▶ [GIVEN MATERIAL]
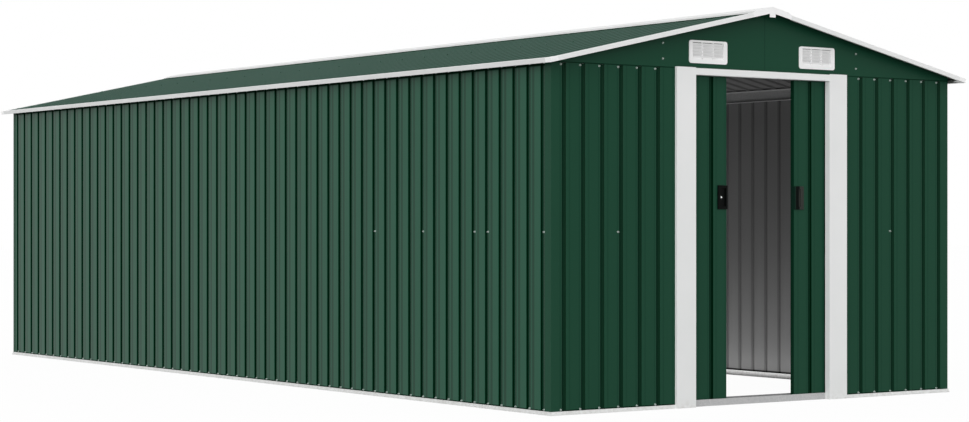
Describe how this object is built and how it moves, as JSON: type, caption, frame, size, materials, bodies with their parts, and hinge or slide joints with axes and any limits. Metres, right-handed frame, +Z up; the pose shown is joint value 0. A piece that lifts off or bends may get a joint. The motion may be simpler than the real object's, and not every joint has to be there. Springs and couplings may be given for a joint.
{
  "type": "metal storage shed",
  "caption": "Long, low metal storage shed of ribbed green sheet steel with white trim, a shallow gabled roof, louvred gable vents and sliding doors in the front gable.",
  "frame": {"origin": "on the ground under the middle of the roof, the bottom centre of the box around the whole shed", "axes": "+X to the right along the front gable as seen from outside, +Y from the front gable with the doors toward the rear gable, +Z up"},
  "size_m": [2.57, 5.876, 1.8408],
  "materials": {
    "green_sheet": "dark green coil-coated sheet, slightly glossy",
    "white_trim": "white coil-coated folded steel",
    "galvanised_steel": "bare galvanised rails and beams",
    "white_plastic": "white moulded plastic",
    "black_plastic": "black moulded plastic",
    "nylon": "natural nylon gliders"
  },
  "bodies": {
    "shed": {"left_wall": "green_sheet", "right_wall": "green_sheet", "rear_wall": "green_sheet", "front_left_wall": "green_sheet", "front_right_wall": "green_sheet", "front_left_corner": "green_sheet", "front_right_corner": "green_sheet", "rear_left_corner": "green_sheet", "rear_right_corner": "green_sheet", "front_left_gable": "green_sheet", "front_right_gable": "green_sheet", "rear_left_gable": "green_sheet", "rear_right_gable": "green_sheet", "left_roof": "green_sheet", "right_roof": "green_sheet", "left_floor_rail": "white_trim", "right_floor_rail": "white_trim", "rear_floor_rail": "white_trim", "front_left_floor_rail": "white_trim", "front_right_floor_rail": "white_trim", "left_eave_trim": "white_trim", "right_eave_trim": "white_trim", "front_verge_trims": "white_trim", "rear_verge_trims": "white_trim", "ridge_cap": "white_trim", "left_door_jamb": "white_trim", "right_door_jamb": "white_trim", "door_header": "white_trim", "door_sill": "galvanised_steel", "door_sill_base": "galvanised_steel", "door_sill_back": "galvanised_steel", "left_top_rail": "galvanised_steel", "right_top_rail": "galvanised_steel", "rear_top_rail": "galvanised_steel", "ridge_beam": "galvanised_steel", "left_purlin": "galvanised_steel", "right_purlin": "galvanised_steel", "door_track": "galvanised_steel", "roof_corner_caps": "white_plastic", "ridge_end_caps": "white_plastic", "front_left_vent": "white_plastic", "front_right_vent": "white_plastic", "rear_left_vent": "white_plastic", "rear_right_vent": "white_plastic"},
    "left_leaf": {"left_door": "green_sheet", "left_door_handle": "black_plastic", "left_door_gliders": "nylon"},
    "right_leaf": {"right_door": "green_sheet", "right_door_handle": "black_plastic", "right_door_gliders": "nylon"}
  },
  "joints": [
    {"name": "left_door_slide", "type": "slide", "parent": "shed", "child": "left_leaf", "axis": [-1, 0, 0], "range_m": [-0.195, 0.15]},
    {"name": "right_door_slide", "type": "slide", "parent": "shed", "child": "right_leaf", "axis": [1, 0, 0], "range_m": [-0.218, 0.127]}
  ]
}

▶ [YOUR OBJECTIVE] Copy the material above verbatim.

▶ [EXERCISE OUTPUT]
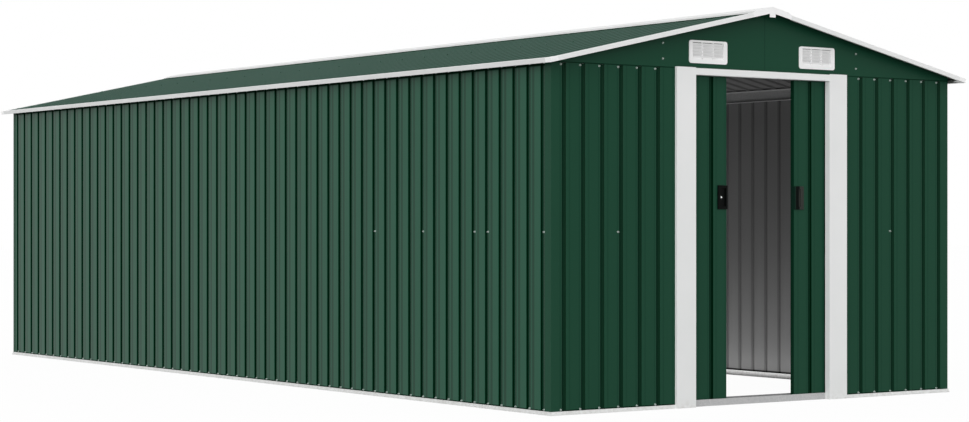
Describe how this object is built and how it moves, as JSON: type, caption, frame, size, materials, bodies with their parts, and hinge or slide joints with axes and any limits. Metres, right-handed frame, +Z up; the pose shown is joint value 0. A piece that lifts off or bends may get a joint. The motion may be simpler than the real object's, and not every joint has to be there. Springs and couplings may be given for a joint.
{
  "type": "metal storage shed",
  "caption": "Long, low metal storage shed of ribbed green sheet steel with white trim, a shallow gabled roof, louvred gable vents and sliding doors in the front gable.",
  "frame": {"origin": "on the ground under the middle of the roof, the bottom centre of the box around the whole shed", "axes": "+X to the right along the front gable as seen from outside, +Y from the front gable with the doors toward the rear gable, +Z up"},
  "size_m": [2.57, 5.876, 1.8408],
  "materials": {
    "green_sheet": "dark green coil-coated sheet, slightly glossy",
    "white_trim": "white coil-coated folded steel",
    "galvanised_steel": "bare galvanised rails and beams",
    "white_plastic": "white moulded plastic",
    "black_plastic": "black moulded plastic",
    "nylon": "natural nylon gliders"
  },
  "bodies": {
    "shed": {"left_wall": "green_sheet", "right_wall": "green_sheet", "rear_wall": "green_sheet", "front_left_wall": "green_sheet", "front_right_wall": "green_sheet", "front_left_corner": "green_sheet", "front_right_corner": "green_sheet", "rear_left_corner": "green_sheet", "rear_right_corner": "green_sheet", "front_left_gable": "green_sheet", "front_right_gable": "green_sheet", "rear_left_gable": "green_sheet", "rear_right_gable": "green_sheet", "left_roof": "green_sheet", "right_roof": "green_sheet", "left_floor_rail": "white_trim", "right_floor_rail": "white_trim", "rear_floor_rail": "white_trim", "front_left_floor_rail": "white_trim", "front_right_floor_rail": "white_trim", "left_eave_trim": "white_trim", "right_eave_trim": "white_trim", "front_verge_trims": "white_trim", "rear_verge_trims": "white_trim", "ridge_cap": "white_trim", "left_door_jamb": "white_trim", "right_door_jamb": "white_trim", "door_header": "white_trim", "door_sill": "galvanised_steel", "door_sill_base": "galvanised_steel", "door_sill_back": "galvanised_steel", "left_top_rail": "galvanised_steel", "right_top_rail": "galvanised_steel", "rear_top_rail": "galvanised_steel", "ridge_beam": "galvanised_steel", "left_purlin": "galvanised_steel", "right_purlin": "galvanised_steel", "door_track": "galvanised_steel", "roof_corner_caps": "white_plastic", "ridge_end_caps": "white_plastic", "front_left_vent": "white_plastic", "front_right_vent": "white_plastic", "rear_left_vent": "white_plastic", "rear_right_vent": "white_plastic"},
    "left_leaf": {"left_door": "green_sheet", "left_door_handle": "black_plastic", "left_door_gliders": "nylon"},
    "right_leaf": {"right_door": "green_sheet", "right_door_handle": "black_plastic", "right_door_gliders": "nylon"}
  },
  "joints": [
    {"name": "left_door_slide", "type": "slide", "parent": "shed", "child": "left_leaf", "axis": [-1, 0, 0], "range_m": [-0.195, 0.15]},
    {"name": "right_door_slide", "type": "slide", "parent": "shed", "child": "right_leaf", "axis": [1, 0, 0], "range_m": [-0.218, 0.127]}
  ]
}